With new figures suggesting that many of the people claiming Jobseeker's Allowance (JSA), debt consolidation solutions such as an IVA may be the best way for consumers to get on top of their finances.
According to the Consumer Credit Counselling Service, one in eight people who contacted the charity for debt advice in the first half of 2010 were claiming JSA.
The charity found that clients claiming the benefit typically owe £15,412 to five different creditors, with many even further in the red.
IVAs, or Individual Voluntary Arrangements, may be the best bet for many people in this category.
These agreements, which are arranged between consumers and their creditors by a broker, allow both parties to come to an agreement about what is a realistic plan for repayment.

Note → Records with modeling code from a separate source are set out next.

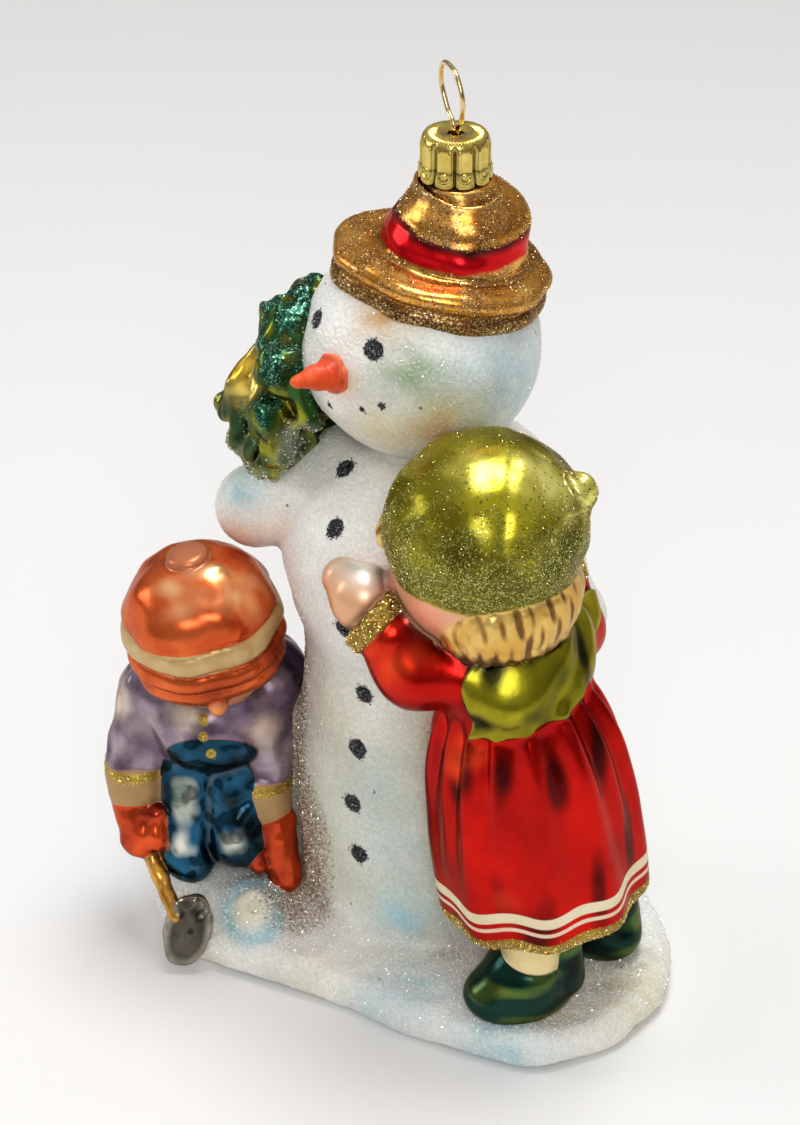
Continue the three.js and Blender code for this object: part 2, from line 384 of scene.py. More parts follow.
def skin(figure):
    """Corners, quads and outward directions of a figure's surface."""
    low, values = sampled(figure)
    inside = values < 0
    places, number = net_corners(values, inside)
    quads = net_quads(inside, number)
    verts = (low + figure.cell * places).astype(np.float32)
    for pull in (0.0, 0.5, 0.0):
        if pull:
            verts = relaxed(verts, quads, pull)
        value, gradient = figure.slope(verts)
        size = np.maximum(np.einsum("ij,ij->i", gradient, gradient), 0.3)
        step = np.clip(value / size, -figure.cell, figure.cell)
        verts = verts - gradient * step[:, None]
    _, gradient = figure.slope(verts)
    normals = gradient / np.maximum(np.linalg.norm(gradient, axis=1), 1e-6)[:, None]
    return verts, quads, normals


def relaxed(verts, quads, pull):
    """Moves each corner towards the middle of its neighbours."""
    total = np.zeros(verts.shape)
    count = np.zeros(len(verts))
    for i in range(4):
        for j in ((i + 1) % 4, (i + 3) % 4):
            for axis in range(3):
                total[:, axis] += np.bincount(quads[:, i], verts[quads[:, j], axis], len(verts))
            count += np.bincount(quads[:, i], minlength=len(verts))
    return (verts + pull * (total / count[:, None] - verts)).astype(np.float32)


def hollows(figure, verts, normals):
    """How deep each place lies in a crease, and how far it stands out on a ridge, from 0 to 1. The finishes
    paint shade in the creases and highlights on the ridges from these.
    """
    deep = sum((reach - figure.distance(verts + normals * reach)) / reach for reach in (0.8, 2.0)) / 2
    ridge = sum((reach + figure.distance(verts - normals * reach)) / reach for reach in (0.8, 1.6)) / 2
    return clamped(deep), clamped(ridge)


def mesh_object(name, verts, faces, smooth=True):
    """A piece whose corners are given in millimetres."""
    mesh = bpy.data.meshes.new(name)
    faces = np.asarray(faces, np.int32)
    sides = faces.shape[1]
    mesh.vertices.add(len(verts))
    mesh.vertices.foreach_set("co", (np.asarray(verts, np.float64) * MM).astype(np.float32).ravel())
    mesh.loops.add(faces.size)
    mesh.loops.foreach_set("vertex_index", faces.ravel())
    mesh.polygons.add(len(faces))
    mesh.polygons.foreach_set("loop_start", np.arange(0, faces.size, sides, dtype=np.int32))
    mesh.update(calc_edges=True)
    mesh.polygons.foreach_set("use_smooth", np.full(len(faces), smooth))
    piece = bpy.data.objects.new(name, mesh)
    bpy.context.collection.objects.link(piece)
    return piece


def give(piece, name, values):
    """Stores one number, or one colour, for each corner."""
    values = np.asarray(values, np.float32)
    if values.ndim == 1:
        piece.data.attributes.new(name, "FLOAT", "POINT").data.foreach_set("value", values)
    else:
        colour = np.concatenate([values, np.ones((len(values), 1), np.float32)], 1)
        piece.data.attributes.new(name, "FLOAT_COLOR", "POINT").data.foreach_set("color", colour.ravel())


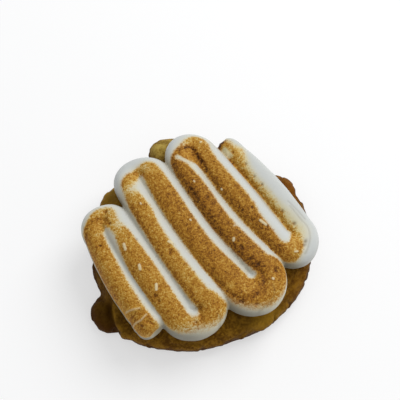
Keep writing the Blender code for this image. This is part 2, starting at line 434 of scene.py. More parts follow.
def foot_height(x, y):
    """Height of the rope's foot: it follows the cookie, then hangs over the rim."""
    reach = math.hypot(x, y)
    share = reach / rim_radius(math.atan2(y, x))
    return top_height(min(share, OVERHANG_FROM)) - FOOT_DEPTH


stations = rope_stations(per_run=48, per_turn=30)
places = [Vector((*on_cookie(a, b), 0.0)) for a, b, _ in stations]
halves = [half * MM for _, _, half in stations]
steps = [(b - a).length for a, b in zip(places, places[1:])]
walked = np.concatenate([[0.0], np.cumsum(steps)])
print("rope length in mm", round(walked[-1] / MM, 1))


# %% [markdown]
# ## Sweep the rope
# Each section is round above and a rounded box below, because soft meringue sits
# down on its foot. The sections are joined into a tube. The tube crosses itself
# where runs touch, and a voxel remesh melts those overlaps into one skin.

# %% Sections
def section(centre, sideways, half, foot, crown):
    """One closed section of rope: round above, a rounded box below."""
    ring = []
    waist = foot + FOOT_DEPTH + SHOULDER
    for i in range(RING):
        turn = 2.0 * math.pi * i / RING
        c = math.cos(turn)
        s = math.sin(turn)
        if s >= 0.0:
            out = half * math.copysign(abs(c) ** FULLNESS, c)
            height = waist + (crown - waist) * s ** FULLNESS
        else:
            out = half * math.copysign(abs(c) ** FOOT_ROUNDING, c)
            height = waist - (waist - foot) * abs(s) ** FOOT_ROUNDING
        ring.append(Vector((centre.x + sideways.x * out, centre.y + sideways.y * out, height)))
    return ring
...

Crucially for those in debt, an IVA can lead to reduced repayment levels and can also see the amount they owe significantly reduced, without them having to declare bankruptcy.
Creditors can also ensure that they receive some of what they are owed, something that is not the case when someone goes bankrupt.
With this in mind, here are a few things to keep in mind when considering an IVA for debt consolidation and management.
• IVAs are generally only available to those who have a minimum debt of £15,000 across three of more creditors. You will usually be expected to be able to pay an amount in the region of a few hundred pounds per month, based on the terms of your agreement.
• As long as you are able to stick to the agreement, you will usually be able to reduce your debts to zero in about five years in a way that is intended to be realistic and manageable.
• While you will be able to write of those debts that you are unable to pay back and can often reduce your total debts by a significant amount, taking out an IVA will affect your credit rating for a total of six years.